§ **Exercise goal**
Will you give the material below again, every line exactly as it is?

§ **Dataset extract**
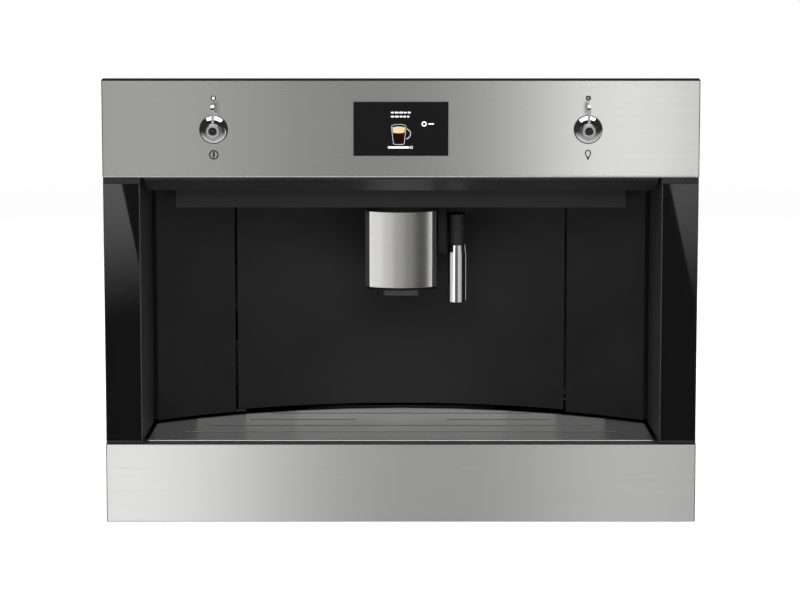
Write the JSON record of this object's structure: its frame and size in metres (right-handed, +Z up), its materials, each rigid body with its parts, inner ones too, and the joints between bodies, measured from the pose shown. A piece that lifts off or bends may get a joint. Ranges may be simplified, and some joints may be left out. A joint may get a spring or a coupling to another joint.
{
  "type": "built-in coffee machine",
  "caption": "Built-in bean-to-cup coffee machine: steel panels, black glass pillars, a lit recess with a curved service door, height-adjustable spout, hot water spout and pull-out drip drawer.",
  "frame": {"origin": "under the middle of the bounding box, level with the bottom edge of the lower panel", "axes": "+X to the right as one faces the machine, +Y back into the cabinet, +Z up"},
  "size_m": [0.597, 0.44, 0.45],
  "materials": {
    "brushed_steel": "brushed lengthways, satin",
    "spout_steel": "brushed upright, satin",
    "tray_steel": "satin",
    "chrome": "polished",
    "satin_chrome": "satin",
    "black_glass": "polished black",
    "black_plastic": "satin black",
    "spout_plastic": "satin black",
    "zinc_sheet": "zinc coated sheet",
    "bearing_steel": "ground steel",
    "lens": "clear lens",
    "smoked_plastic": "smoked, clear",
    "clear_plastic": "clear, slightly grey",
    "grey_plastic": "moulded",
    "circuit_board": "lacquered board",
    "motor_paint": "black lacquer",
    "burr_steel": "hardened, ground",
    "cast_aluminium": "as cast",
    "pump_brass": "bare"
  },
  "bodies": {
    "cabinet_rails": {"outer_rails": "zinc_sheet"},
    "middle_rails": {"middle_rails": "zinc_sheet", "rail_balls": "bearing_steel"},
    "machine": {"base_pan": "zinc_sheet", "bean_hopper": "smoked_plastic", "brew_chamber": "grey_plastic", "brew_frame": "grey_plastic", "brew_motor": "motor_paint", "control_board": "circuit_board", "control_panel": "brushed_steel", "display_glass": "black_glass", "door_pivots": "bearing_steel", "grinder_housing": "grey_plastic", "grinder_motor": "motor_paint", "ground_coffee_funnel": "smoked_plastic", "indicator_lenses": "lens", "inner_rails": "zinc_sheet", "knob_escutcheons": "chrome", "lip_baffle": "black_plastic", "mains_inlet": "grey_plastic", "mid_deck": "zinc_sheet", "panel_back_cover": "zinc_sheet", "panel_carrier": "black_plastic", "pillar_frames": "black_plastic", "pillar_glasses": "black_glass", "power_board": "circuit_board", "pump": "pump_brass", "rear_panel": "zinc_sheet", "recess_canopy": "black_plastic", "recess_wall_left": "black_plastic", "recess_wall_right": "black_plastic", "selector_switches": "grey_plastic", "side_flanges": "zinc_sheet", "side_panels": "zinc_sheet", "thermoblock": "cast_aluminium", "top_cover": "zinc_sheet", "upper_burr": "burr_steel"},
    "service_door": {"service_door": "black_plastic", "spout_column": "spout_plastic", "water_bracket": "spout_plastic"},
    "coffee_spout": {"spout_body": "spout_plastic", "spout_cover": "spout_steel", "nozzle_block": "spout_plastic"},
    "hot_water_spout": {"water_grip": "spout_plastic", "water_sleeve": "chrome"},
    "left_lever": {"left_lever": "satin_chrome"},
    "right_lever": {"right_lever": "satin_chrome"},
    "drip_drawer": {"lower_panel": "brushed_steel", "drawer_carrier": "black_plastic", "drip_tray": "black_plastic", "cup_grille": "tray_steel", "grounds_container": "black_plastic"},
    "bean_lid": {"bean_lid": "smoked_plastic"},
    "funnel_lid": {"funnel_lid": "smoked_plastic"},
    "water_tank": {"water_tank": "clear_plastic"},
    "tank_lid": {"tank_lid": "clear_plastic"},
    "grind_knob": {"grind_knob": "grey_plastic"},
    "burr": {"lower_burr": "burr_steel"},
    "spindle": {"brew_spindle": "bearing_steel"},
    "piston": {"brew_piston": "grey_plastic"}
  },
  "joints": [
    {"name": "machine_pull_out", "type": "slide", "parent": "cabinet_rails", "child": "machine", "axis": [0, -1, 0], "range_m": [0, 0.3]},
    {"name": "middle_rail_slide", "type": "slide", "parent": "cabinet_rails", "child": "middle_rails", "axis": [0, -1, 0], "range_m": [0, 0.151]},
    {"name": "service_door_hinge", "type": "hinge", "parent": "machine", "child": "service_door", "pos_m": [-0.1682, -0.0463, 0.2], "axis": [0, 0, -1], "range_deg": [0, 85]},
    {"name": "spout_height", "type": "slide", "parent": "service_door", "child": "coffee_spout", "axis": [0, 0, -1], "range_m": [0, 0.055]},
    {"name": "water_spout_pull", "type": "slide", "parent": "service_door", "child": "hot_water_spout", "axis": [0, -1, 0], "range_m": [0, 0.04]},
    {"name": "left_lever_turn", "type": "hinge", "parent": "machine", "child": "left_lever", "pos_m": [-0.1869, -0.2, 0.4006], "axis": [0, 1, 0], "range_deg": [-40, 40], "stiffness_Nm_per_rad": 0.05},
    {"name": "right_lever_turn", "type": "hinge", "parent": "machine", "child": "right_lever", "pos_m": [0.1869, -0.2, 0.4006], "axis": [0, 1, 0], "range_deg": [-40, 40], "stiffness_Nm_per_rad": 0.05},
    {"name": "drip_drawer_slide", "type": "slide", "parent": "machine", "child": "drip_drawer", "axis": [0, -1, 0], "range_m": [0, 0.25]},
    {"name": "bean_lid_hinge", "type": "hinge", "parent": "machine", "child": "bean_lid", "pos_m": [-0.135, 0.1487, 0.4045], "axis": [-1, 0, 0], "range_deg": [0, 100]},
    {"name": "funnel_lid_hinge", "type": "hinge", "parent": "machine", "child": "funnel_lid", "pos_m": [0.042, 0.0937, 0.4045], "axis": [-1, 0, 0], "range_deg": [0, 100]},
    {"name": "water_tank_lift", "type": "slide", "parent": "machine", "child": "water_tank", "axis": [0, 0, 1], "range_m": [0, 0.22]},
    {"name": "tank_lid_hinge", "type": "hinge", "parent": "water_tank", "child": "tank_lid", "pos_m": [0.174, 0.2067, 0.3945], "axis": [-1, 0, 0], "range_deg": [0, 100]},
    {"name": "grind_knob_turn", "type": "hinge", "parent": "machine", "child": "grind_knob", "pos_m": [-0.13, 0.178, 0.405], "axis": [0, 0, 1], "range_deg": [-60, 60]},
    {"name": "burr_spin", "type": "hinge", "parent": "machine", "child": "burr", "pos_m": [-0.13, 0.085, 0.25], "axis": [0, 0, 1], "continuous": true},
    {"name": "spindle_turn", "type": "hinge", "parent": "machine", "child": "spindle", "pos_m": [0, 0.058, 0.12], "axis": [0, 0, 1], "range_deg": [0, 632]},
    {"name": "piston_slide", "type": "slide", "parent": "machine", "child": "piston", "axis": [0, 0, 1], "range_m": [0, 0.035]}
  ],
  "couplings": [
    {"joint": "middle_rail_slide", "follows": "machine_pull_out", "ratio": 0.5},
    {"joint": "spindle_turn", "follows": "piston_slide", "rad_per_m": 314.16}
  ]
}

§ **Final result**
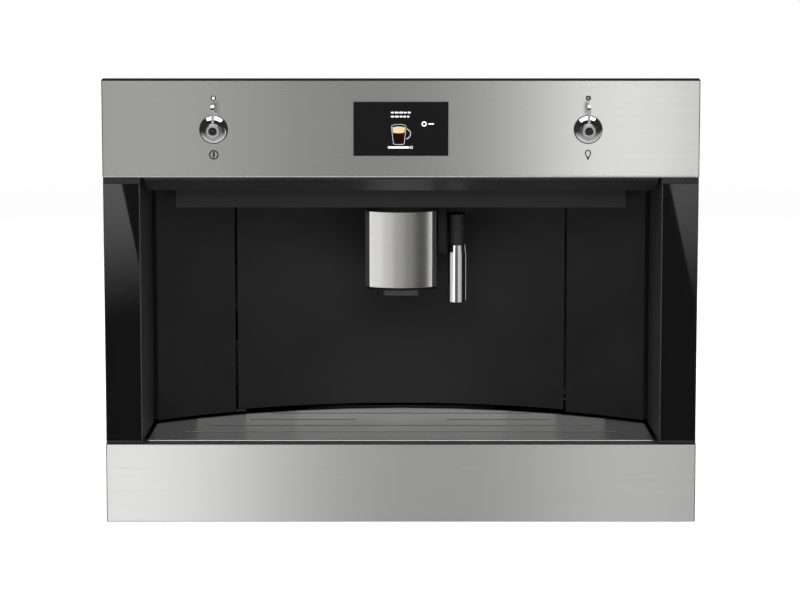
Write the JSON record of this object's structure: its frame and size in metres (right-handed, +Z up), its materials, each rigid body with its parts, inner ones too, and the joints between bodies, measured from the pose shown. A piece that lifts off or bends may get a joint. Ranges may be simplified, and some joints may be left out. A joint may get a spring or a coupling to another joint.
{
  "type": "built-in coffee machine",
  "caption": "Built-in bean-to-cup coffee machine: steel panels, black glass pillars, a lit recess with a curved service door, height-adjustable spout, hot water spout and pull-out drip drawer.",
  "frame": {"origin": "under the middle of the bounding box, level with the bottom edge of the lower panel", "axes": "+X to the right as one faces the machine, +Y back into the cabinet, +Z up"},
  "size_m": [0.597, 0.44, 0.45],
  "materials": {
    "brushed_steel": "brushed lengthways, satin",
    "spout_steel": "brushed upright, satin",
    "tray_steel": "satin",
    "chrome": "polished",
    "satin_chrome": "satin",
    "black_glass": "polished black",
    "black_plastic": "satin black",
    "spout_plastic": "satin black",
    "zinc_sheet": "zinc coated sheet",
    "bearing_steel": "ground steel",
    "lens": "clear lens",
    "smoked_plastic": "smoked, clear",
    "clear_plastic": "clear, slightly grey",
    "grey_plastic": "moulded",
    "circuit_board": "lacquered board",
    "motor_paint": "black lacquer",
    "burr_steel": "hardened, ground",
    "cast_aluminium": "as cast",
    "pump_brass": "bare"
  },
  "bodies": {
    "cabinet_rails": {"outer_rails": "zinc_sheet"},
    "middle_rails": {"middle_rails": "zinc_sheet", "rail_balls": "bearing_steel"},
    "machine": {"base_pan": "zinc_sheet", "bean_hopper": "smoked_plastic", "brew_chamber": "grey_plastic", "brew_frame": "grey_plastic", "brew_motor": "motor_paint", "control_board": "circuit_board", "control_panel": "brushed_steel", "display_glass": "black_glass", "door_pivots": "bearing_steel", "grinder_housing": "grey_plastic", "grinder_motor": "motor_paint", "ground_coffee_funnel": "smoked_plastic", "indicator_lenses": "lens", "inner_rails": "zinc_sheet", "knob_escutcheons": "chrome", "lip_baffle": "black_plastic", "mains_inlet": "grey_plastic", "mid_deck": "zinc_sheet", "panel_back_cover": "zinc_sheet", "panel_carrier": "black_plastic", "pillar_frames": "black_plastic", "pillar_glasses": "black_glass", "power_board": "circuit_board", "pump": "pump_brass", "rear_panel": "zinc_sheet", "recess_canopy": "black_plastic", "recess_wall_left": "black_plastic", "recess_wall_right": "black_plastic", "selector_switches": "grey_plastic", "side_flanges": "zinc_sheet", "side_panels": "zinc_sheet", "thermoblock": "cast_aluminium", "top_cover": "zinc_sheet", "upper_burr": "burr_steel"},
    "service_door": {"service_door": "black_plastic", "spout_column": "spout_plastic", "water_bracket": "spout_plastic"},
    "coffee_spout": {"spout_body": "spout_plastic", "spout_cover": "spout_steel", "nozzle_block": "spout_plastic"},
    "hot_water_spout": {"water_grip": "spout_plastic", "water_sleeve": "chrome"},
    "left_lever": {"left_lever": "satin_chrome"},
    "right_lever": {"right_lever": "satin_chrome"},
    "drip_drawer": {"lower_panel": "brushed_steel", "drawer_carrier": "black_plastic", "drip_tray": "black_plastic", "cup_grille": "tray_steel", "grounds_container": "black_plastic"},
    "bean_lid": {"bean_lid": "smoked_plastic"},
    "funnel_lid": {"funnel_lid": "smoked_plastic"},
    "water_tank": {"water_tank": "clear_plastic"},
    "tank_lid": {"tank_lid": "clear_plastic"},
    "grind_knob": {"grind_knob": "grey_plastic"},
    "burr": {"lower_burr": "burr_steel"},
    "spindle": {"brew_spindle": "bearing_steel"},
    "piston": {"brew_piston": "grey_plastic"}
  },
  "joints": [
    {"name": "machine_pull_out", "type": "slide", "parent": "cabinet_rails", "child": "machine", "axis": [0, -1, 0], "range_m": [0, 0.3]},
    {"name": "middle_rail_slide", "type": "slide", "parent": "cabinet_rails", "child": "middle_rails", "axis": [0, -1, 0], "range_m": [0, 0.151]},
    {"name": "service_door_hinge", "type": "hinge", "parent": "machine", "child": "service_door", "pos_m": [-0.1682, -0.0463, 0.2], "axis": [0, 0, -1], "range_deg": [0, 85]},
    {"name": "spout_height", "type": "slide", "parent": "service_door", "child": "coffee_spout", "axis": [0, 0, -1], "range_m": [0, 0.055]},
    {"name": "water_spout_pull", "type": "slide", "parent": "service_door", "child": "hot_water_spout", "axis": [0, -1, 0], "range_m": [0, 0.04]},
    {"name": "left_lever_turn", "type": "hinge", "parent": "machine", "child": "left_lever", "pos_m": [-0.1869, -0.2, 0.4006], "axis": [0, 1, 0], "range_deg": [-40, 40], "stiffness_Nm_per_rad": 0.05},
    {"name": "right_lever_turn", "type": "hinge", "parent": "machine", "child": "right_lever", "pos_m": [0.1869, -0.2, 0.4006], "axis": [0, 1, 0], "range_deg": [-40, 40], "stiffness_Nm_per_rad": 0.05},
    {"name": "drip_drawer_slide", "type": "slide", "parent": "machine", "child": "drip_drawer", "axis": [0, -1, 0], "range_m": [0, 0.25]},
    {"name": "bean_lid_hinge", "type": "hinge", "parent": "machine", "child": "bean_lid", "pos_m": [-0.135, 0.1487, 0.4045], "axis": [-1, 0, 0], "range_deg": [0, 100]},
    {"name": "funnel_lid_hinge", "type": "hinge", "parent": "machine", "child": "funnel_lid", "pos_m": [0.042, 0.0937, 0.4045], "axis": [-1, 0, 0], "range_deg": [0, 100]},
    {"name": "water_tank_lift", "type": "slide", "parent": "machine", "child": "water_tank", "axis": [0, 0, 1], "range_m": [0, 0.22]},
    {"name": "tank_lid_hinge", "type": "hinge", "parent": "water_tank", "child": "tank_lid", "pos_m": [0.174, 0.2067, 0.3945], "axis": [-1, 0, 0], "range_deg": [0, 100]},
    {"name": "grind_knob_turn", "type": "hinge", "parent": "machine", "child": "grind_knob", "pos_m": [-0.13, 0.178, 0.405], "axis": [0, 0, 1], "range_deg": [-60, 60]},
    {"name": "burr_spin", "type": "hinge", "parent": "machine", "child": "burr", "pos_m": [-0.13, 0.085, 0.25], "axis": [0, 0, 1], "continuous": true},
    {"name": "spindle_turn", "type": "hinge", "parent": "machine", "child": "spindle", "pos_m": [0, 0.058, 0.12], "axis": [0, 0, 1], "range_deg": [0, 632]},
    {"name": "piston_slide", "type": "slide", "parent": "machine", "child": "piston", "axis": [0, 0, 1], "range_m": [0, 0.035]}
  ],
  "couplings": [
    {"joint": "middle_rail_slide", "follows": "machine_pull_out", "ratio": 0.5},
    {"joint": "spindle_turn", "follows": "piston_slide", "rad_per_m": 314.16}
  ]
}